● Task input:
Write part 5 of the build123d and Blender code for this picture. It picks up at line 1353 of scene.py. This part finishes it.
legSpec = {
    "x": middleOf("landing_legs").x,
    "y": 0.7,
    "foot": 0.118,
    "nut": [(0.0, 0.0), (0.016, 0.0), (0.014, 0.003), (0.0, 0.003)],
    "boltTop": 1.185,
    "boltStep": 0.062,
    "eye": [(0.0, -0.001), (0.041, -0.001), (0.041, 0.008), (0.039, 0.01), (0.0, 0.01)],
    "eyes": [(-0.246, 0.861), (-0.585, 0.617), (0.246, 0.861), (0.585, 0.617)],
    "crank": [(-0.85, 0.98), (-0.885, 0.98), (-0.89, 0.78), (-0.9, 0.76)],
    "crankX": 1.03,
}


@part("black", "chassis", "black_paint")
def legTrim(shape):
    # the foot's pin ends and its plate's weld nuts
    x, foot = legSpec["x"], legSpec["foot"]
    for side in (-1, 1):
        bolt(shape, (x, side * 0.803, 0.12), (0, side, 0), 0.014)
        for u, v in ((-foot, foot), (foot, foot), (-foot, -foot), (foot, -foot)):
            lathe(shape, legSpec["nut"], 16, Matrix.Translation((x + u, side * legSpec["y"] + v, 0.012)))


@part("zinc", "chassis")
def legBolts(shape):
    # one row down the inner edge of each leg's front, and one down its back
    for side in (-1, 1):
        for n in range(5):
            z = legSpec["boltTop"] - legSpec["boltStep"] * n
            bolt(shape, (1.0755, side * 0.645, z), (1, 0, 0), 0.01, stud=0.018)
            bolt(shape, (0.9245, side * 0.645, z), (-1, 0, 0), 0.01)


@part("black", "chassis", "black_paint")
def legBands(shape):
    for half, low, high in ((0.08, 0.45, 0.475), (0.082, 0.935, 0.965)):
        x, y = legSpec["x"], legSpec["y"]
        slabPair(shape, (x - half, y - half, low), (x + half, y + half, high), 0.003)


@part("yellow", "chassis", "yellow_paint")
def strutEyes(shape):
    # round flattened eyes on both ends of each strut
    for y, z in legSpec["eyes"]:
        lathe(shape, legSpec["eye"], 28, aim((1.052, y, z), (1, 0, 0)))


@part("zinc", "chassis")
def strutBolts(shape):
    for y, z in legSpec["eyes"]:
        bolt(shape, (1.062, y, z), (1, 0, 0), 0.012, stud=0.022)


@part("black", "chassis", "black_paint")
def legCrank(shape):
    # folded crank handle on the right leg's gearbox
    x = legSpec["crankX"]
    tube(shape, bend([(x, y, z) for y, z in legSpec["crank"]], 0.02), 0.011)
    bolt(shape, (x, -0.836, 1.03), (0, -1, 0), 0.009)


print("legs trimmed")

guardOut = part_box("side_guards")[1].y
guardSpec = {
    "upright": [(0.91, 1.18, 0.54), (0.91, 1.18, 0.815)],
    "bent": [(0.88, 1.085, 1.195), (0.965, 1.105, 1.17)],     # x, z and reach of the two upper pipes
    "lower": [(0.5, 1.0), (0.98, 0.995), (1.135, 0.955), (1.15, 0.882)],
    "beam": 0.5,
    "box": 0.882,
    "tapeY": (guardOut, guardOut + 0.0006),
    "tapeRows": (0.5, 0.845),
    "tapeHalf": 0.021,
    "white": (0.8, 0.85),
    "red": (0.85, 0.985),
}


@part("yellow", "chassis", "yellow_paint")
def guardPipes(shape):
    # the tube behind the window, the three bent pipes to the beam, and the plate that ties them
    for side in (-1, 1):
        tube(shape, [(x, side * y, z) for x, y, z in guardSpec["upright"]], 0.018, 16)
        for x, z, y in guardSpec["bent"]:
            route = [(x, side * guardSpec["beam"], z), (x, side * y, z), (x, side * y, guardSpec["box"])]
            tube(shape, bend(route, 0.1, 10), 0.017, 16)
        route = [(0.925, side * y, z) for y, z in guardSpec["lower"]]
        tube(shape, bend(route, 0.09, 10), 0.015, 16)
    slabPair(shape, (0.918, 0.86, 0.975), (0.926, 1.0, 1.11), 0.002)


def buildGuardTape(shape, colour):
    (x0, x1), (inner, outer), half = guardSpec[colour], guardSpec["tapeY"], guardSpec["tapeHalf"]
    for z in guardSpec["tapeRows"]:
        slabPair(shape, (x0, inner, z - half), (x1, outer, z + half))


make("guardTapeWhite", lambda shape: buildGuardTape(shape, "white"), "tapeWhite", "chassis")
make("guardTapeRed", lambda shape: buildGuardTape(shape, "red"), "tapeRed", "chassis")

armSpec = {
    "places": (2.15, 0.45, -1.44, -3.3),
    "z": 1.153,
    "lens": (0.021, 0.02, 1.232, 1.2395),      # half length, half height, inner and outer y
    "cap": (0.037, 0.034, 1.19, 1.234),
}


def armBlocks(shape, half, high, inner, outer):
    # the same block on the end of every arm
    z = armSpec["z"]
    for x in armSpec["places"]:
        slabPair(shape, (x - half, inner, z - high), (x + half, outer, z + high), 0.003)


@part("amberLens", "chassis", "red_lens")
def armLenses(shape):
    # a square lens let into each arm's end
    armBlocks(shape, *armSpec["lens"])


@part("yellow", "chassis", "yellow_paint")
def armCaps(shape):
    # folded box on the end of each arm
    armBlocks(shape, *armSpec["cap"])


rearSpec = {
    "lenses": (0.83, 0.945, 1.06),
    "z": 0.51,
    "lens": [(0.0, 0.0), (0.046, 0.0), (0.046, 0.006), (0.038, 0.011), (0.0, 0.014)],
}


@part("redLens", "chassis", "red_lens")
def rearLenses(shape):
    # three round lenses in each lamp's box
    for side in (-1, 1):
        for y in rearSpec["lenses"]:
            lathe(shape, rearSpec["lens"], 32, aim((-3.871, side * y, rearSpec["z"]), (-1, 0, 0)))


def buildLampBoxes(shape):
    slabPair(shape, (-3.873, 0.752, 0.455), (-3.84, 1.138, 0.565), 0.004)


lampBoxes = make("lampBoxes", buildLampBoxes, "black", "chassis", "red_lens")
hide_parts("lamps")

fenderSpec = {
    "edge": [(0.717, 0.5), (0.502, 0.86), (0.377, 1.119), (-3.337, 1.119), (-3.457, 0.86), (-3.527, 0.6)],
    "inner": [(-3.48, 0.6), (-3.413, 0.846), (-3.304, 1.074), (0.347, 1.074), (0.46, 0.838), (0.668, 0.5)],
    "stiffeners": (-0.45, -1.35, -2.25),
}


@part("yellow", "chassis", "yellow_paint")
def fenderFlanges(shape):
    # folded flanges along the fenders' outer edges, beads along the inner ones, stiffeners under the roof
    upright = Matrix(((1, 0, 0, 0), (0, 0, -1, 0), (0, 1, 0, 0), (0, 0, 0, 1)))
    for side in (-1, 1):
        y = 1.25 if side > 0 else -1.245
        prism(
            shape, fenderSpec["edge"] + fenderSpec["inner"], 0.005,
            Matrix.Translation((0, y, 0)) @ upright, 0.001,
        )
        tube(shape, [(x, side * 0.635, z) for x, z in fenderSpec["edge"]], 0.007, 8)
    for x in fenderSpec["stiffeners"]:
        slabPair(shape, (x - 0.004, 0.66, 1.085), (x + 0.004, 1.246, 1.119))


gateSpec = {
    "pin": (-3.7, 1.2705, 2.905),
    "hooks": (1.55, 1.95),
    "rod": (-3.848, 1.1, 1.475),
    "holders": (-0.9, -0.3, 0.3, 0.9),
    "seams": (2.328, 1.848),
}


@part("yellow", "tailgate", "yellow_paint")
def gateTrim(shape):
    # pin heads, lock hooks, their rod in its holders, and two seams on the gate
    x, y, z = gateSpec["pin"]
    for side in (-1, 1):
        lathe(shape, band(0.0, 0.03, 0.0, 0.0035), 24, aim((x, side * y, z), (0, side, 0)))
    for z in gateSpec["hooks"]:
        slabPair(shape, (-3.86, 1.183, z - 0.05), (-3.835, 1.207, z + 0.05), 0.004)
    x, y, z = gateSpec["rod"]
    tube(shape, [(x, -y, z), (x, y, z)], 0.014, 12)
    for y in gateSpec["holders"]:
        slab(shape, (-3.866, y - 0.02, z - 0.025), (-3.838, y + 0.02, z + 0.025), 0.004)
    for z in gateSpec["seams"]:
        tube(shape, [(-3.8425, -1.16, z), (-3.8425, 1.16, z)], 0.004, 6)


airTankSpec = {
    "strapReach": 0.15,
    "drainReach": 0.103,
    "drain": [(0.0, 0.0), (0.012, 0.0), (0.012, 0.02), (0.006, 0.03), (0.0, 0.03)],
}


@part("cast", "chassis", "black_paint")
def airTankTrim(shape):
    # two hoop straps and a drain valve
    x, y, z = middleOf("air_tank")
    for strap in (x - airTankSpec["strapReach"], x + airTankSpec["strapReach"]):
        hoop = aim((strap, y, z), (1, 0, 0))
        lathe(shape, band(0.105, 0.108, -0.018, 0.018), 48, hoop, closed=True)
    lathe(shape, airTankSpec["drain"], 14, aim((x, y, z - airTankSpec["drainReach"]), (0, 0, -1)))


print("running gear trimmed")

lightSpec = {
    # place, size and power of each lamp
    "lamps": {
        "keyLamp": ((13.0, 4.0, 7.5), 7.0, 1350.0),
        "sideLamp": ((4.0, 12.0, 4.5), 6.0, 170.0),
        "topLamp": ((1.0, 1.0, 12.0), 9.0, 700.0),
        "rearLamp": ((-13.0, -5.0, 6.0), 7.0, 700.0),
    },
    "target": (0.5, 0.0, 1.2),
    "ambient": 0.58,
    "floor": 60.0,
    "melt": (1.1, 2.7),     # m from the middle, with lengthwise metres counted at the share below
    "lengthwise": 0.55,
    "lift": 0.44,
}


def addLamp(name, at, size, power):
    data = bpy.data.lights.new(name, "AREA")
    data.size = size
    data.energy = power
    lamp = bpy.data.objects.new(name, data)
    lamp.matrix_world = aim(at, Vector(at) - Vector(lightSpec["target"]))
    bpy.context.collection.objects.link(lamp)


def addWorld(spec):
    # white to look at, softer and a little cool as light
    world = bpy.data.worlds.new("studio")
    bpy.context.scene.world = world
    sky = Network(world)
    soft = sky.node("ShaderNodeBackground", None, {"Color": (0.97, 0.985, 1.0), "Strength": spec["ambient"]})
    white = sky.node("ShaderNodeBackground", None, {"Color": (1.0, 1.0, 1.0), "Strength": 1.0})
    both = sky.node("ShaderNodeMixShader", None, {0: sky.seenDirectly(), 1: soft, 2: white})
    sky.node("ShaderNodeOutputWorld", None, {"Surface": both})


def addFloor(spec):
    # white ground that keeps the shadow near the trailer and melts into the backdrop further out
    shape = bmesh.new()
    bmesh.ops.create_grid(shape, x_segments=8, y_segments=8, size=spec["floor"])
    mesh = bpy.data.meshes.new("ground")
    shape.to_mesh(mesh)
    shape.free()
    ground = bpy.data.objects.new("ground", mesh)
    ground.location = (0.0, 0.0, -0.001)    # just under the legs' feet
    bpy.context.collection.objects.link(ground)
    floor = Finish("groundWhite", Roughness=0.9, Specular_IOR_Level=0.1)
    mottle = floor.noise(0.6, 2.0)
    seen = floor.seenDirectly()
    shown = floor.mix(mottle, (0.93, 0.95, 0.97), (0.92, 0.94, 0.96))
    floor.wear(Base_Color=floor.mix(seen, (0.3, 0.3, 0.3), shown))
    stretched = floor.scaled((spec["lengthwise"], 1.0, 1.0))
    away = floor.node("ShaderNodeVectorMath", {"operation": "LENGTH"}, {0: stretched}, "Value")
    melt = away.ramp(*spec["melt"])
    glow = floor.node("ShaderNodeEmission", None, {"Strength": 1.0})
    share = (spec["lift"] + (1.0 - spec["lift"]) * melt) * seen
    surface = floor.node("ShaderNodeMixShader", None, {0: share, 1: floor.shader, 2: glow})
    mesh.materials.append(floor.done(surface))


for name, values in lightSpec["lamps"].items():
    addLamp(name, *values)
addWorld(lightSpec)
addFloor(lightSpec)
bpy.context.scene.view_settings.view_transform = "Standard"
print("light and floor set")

==

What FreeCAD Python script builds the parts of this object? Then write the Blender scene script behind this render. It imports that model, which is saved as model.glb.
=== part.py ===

● Task details: Look above for lines with the word "guardOut" and copy them all.

● Response to the task:
guardOut = part_box("side_guards")[1].y
    "tapeY": (guardOut, guardOut + 0.0006),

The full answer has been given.